- [Material provided]

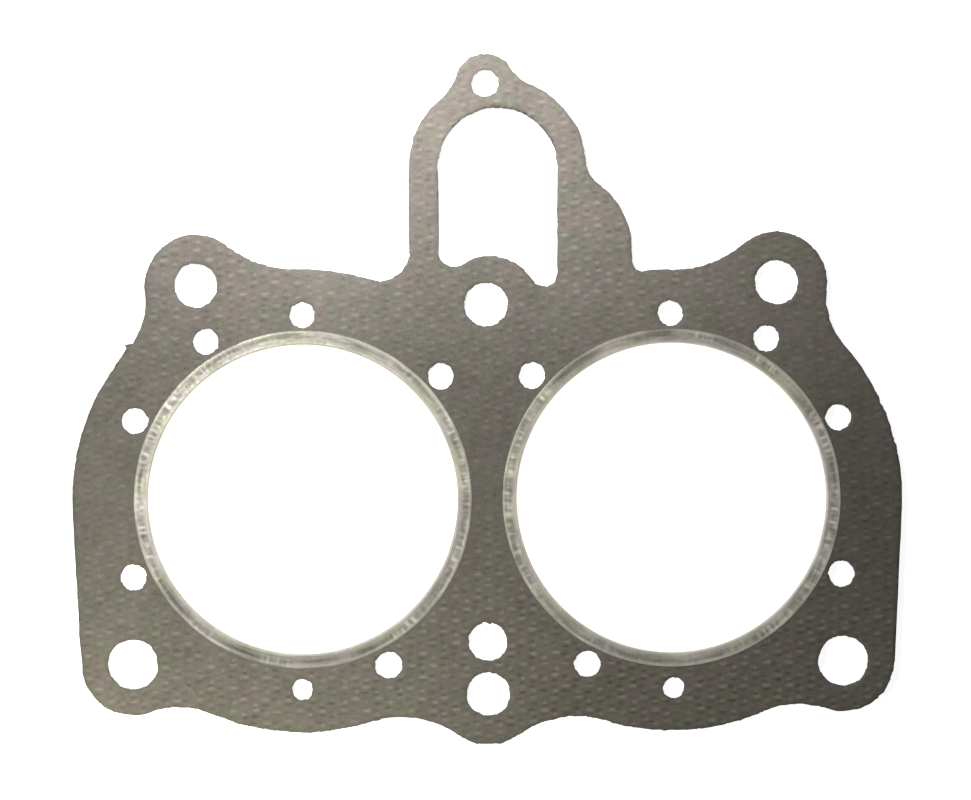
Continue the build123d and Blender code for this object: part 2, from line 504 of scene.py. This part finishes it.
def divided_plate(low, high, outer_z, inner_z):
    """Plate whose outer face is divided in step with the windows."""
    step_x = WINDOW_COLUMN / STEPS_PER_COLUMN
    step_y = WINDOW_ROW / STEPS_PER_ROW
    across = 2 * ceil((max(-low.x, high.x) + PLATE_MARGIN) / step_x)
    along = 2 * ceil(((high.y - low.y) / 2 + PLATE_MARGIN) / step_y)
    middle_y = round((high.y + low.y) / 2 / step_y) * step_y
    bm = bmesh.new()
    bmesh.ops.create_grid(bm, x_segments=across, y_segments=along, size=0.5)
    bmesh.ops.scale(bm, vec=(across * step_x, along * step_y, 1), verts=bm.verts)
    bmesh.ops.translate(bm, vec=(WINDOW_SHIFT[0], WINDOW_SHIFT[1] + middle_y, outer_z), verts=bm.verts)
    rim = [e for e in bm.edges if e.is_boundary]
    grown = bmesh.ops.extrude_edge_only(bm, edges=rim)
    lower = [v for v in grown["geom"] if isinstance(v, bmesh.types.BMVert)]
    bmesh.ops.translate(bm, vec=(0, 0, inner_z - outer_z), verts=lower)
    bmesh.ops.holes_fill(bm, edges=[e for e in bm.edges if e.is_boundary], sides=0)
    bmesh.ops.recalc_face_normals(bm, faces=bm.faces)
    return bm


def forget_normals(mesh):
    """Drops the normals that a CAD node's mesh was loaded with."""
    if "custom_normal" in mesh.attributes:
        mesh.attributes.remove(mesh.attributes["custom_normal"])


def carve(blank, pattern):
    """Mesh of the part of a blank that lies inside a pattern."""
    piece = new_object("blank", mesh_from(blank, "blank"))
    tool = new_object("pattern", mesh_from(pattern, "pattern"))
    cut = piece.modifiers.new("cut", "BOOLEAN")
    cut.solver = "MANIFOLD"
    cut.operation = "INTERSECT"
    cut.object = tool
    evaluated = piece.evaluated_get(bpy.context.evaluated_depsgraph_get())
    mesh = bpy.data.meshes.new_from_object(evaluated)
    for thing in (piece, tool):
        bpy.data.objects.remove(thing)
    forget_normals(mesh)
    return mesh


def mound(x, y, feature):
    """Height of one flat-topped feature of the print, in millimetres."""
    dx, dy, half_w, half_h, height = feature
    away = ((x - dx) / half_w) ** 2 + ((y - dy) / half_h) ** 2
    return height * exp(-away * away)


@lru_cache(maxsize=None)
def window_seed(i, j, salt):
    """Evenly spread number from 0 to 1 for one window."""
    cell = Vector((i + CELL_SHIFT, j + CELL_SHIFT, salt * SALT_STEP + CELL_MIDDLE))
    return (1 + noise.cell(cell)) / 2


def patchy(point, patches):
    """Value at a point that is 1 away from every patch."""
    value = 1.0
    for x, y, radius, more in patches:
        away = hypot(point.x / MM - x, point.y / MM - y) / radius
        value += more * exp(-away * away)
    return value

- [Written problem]
Word for word, restate all of the data shown above.

- [The solution]
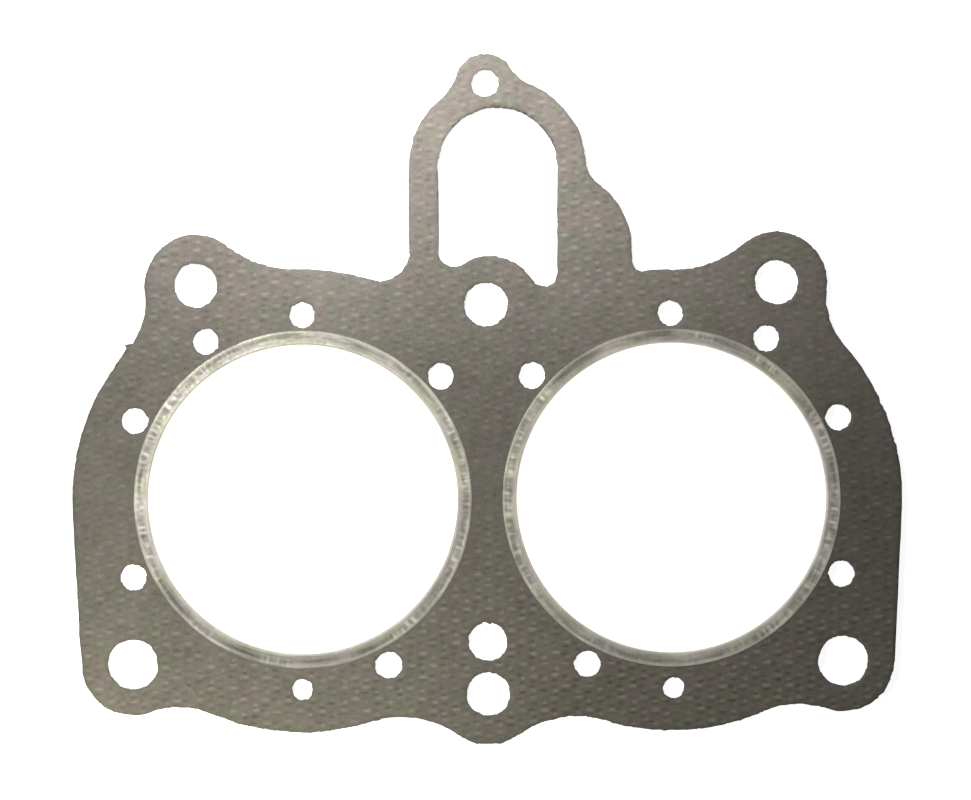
Continue the build123d and Blender code for this object: part 2, from line 504 of scene.py. This part finishes it.
def divided_plate(low, high, outer_z, inner_z):
    """Plate whose outer face is divided in step with the windows."""
    step_x = WINDOW_COLUMN / STEPS_PER_COLUMN
    step_y = WINDOW_ROW / STEPS_PER_ROW
    across = 2 * ceil((max(-low.x, high.x) + PLATE_MARGIN) / step_x)
    along = 2 * ceil(((high.y - low.y) / 2 + PLATE_MARGIN) / step_y)
    middle_y = round((high.y + low.y) / 2 / step_y) * step_y
    bm = bmesh.new()
    bmesh.ops.create_grid(bm, x_segments=across, y_segments=along, size=0.5)
    bmesh.ops.scale(bm, vec=(across * step_x, along * step_y, 1), verts=bm.verts)
    bmesh.ops.translate(bm, vec=(WINDOW_SHIFT[0], WINDOW_SHIFT[1] + middle_y, outer_z), verts=bm.verts)
    rim = [e for e in bm.edges if e.is_boundary]
    grown = bmesh.ops.extrude_edge_only(bm, edges=rim)
    lower = [v for v in grown["geom"] if isinstance(v, bmesh.types.BMVert)]
    bmesh.ops.translate(bm, vec=(0, 0, inner_z - outer_z), verts=lower)
    bmesh.ops.holes_fill(bm, edges=[e for e in bm.edges if e.is_boundary], sides=0)
    bmesh.ops.recalc_face_normals(bm, faces=bm.faces)
    return bm


def forget_normals(mesh):
    """Drops the normals that a CAD node's mesh was loaded with."""
    if "custom_normal" in mesh.attributes:
        mesh.attributes.remove(mesh.attributes["custom_normal"])


def carve(blank, pattern):
    """Mesh of the part of a blank that lies inside a pattern."""
    piece = new_object("blank", mesh_from(blank, "blank"))
    tool = new_object("pattern", mesh_from(pattern, "pattern"))
    cut = piece.modifiers.new("cut", "BOOLEAN")
    cut.solver = "MANIFOLD"
    cut.operation = "INTERSECT"
    cut.object = tool
    evaluated = piece.evaluated_get(bpy.context.evaluated_depsgraph_get())
    mesh = bpy.data.meshes.new_from_object(evaluated)
    for thing in (piece, tool):
        bpy.data.objects.remove(thing)
    forget_normals(mesh)
    return mesh


def mound(x, y, feature):
    """Height of one flat-topped feature of the print, in millimetres."""
    dx, dy, half_w, half_h, height = feature
    away = ((x - dx) / half_w) ** 2 + ((y - dy) / half_h) ** 2
    return height * exp(-away * away)


@lru_cache(maxsize=None)
def window_seed(i, j, salt):
    """Evenly spread number from 0 to 1 for one window."""
    cell = Vector((i + CELL_SHIFT, j + CELL_SHIFT, salt * SALT_STEP + CELL_MIDDLE))
    return (1 + noise.cell(cell)) / 2


def patchy(point, patches):
    """Value at a point that is 1 away from every patch."""
    value = 1.0
    for x, y, radius, more in patches:
        away = hypot(point.x / MM - x, point.y / MM - y) / radius
        value += more * exp(-away * away)
    return value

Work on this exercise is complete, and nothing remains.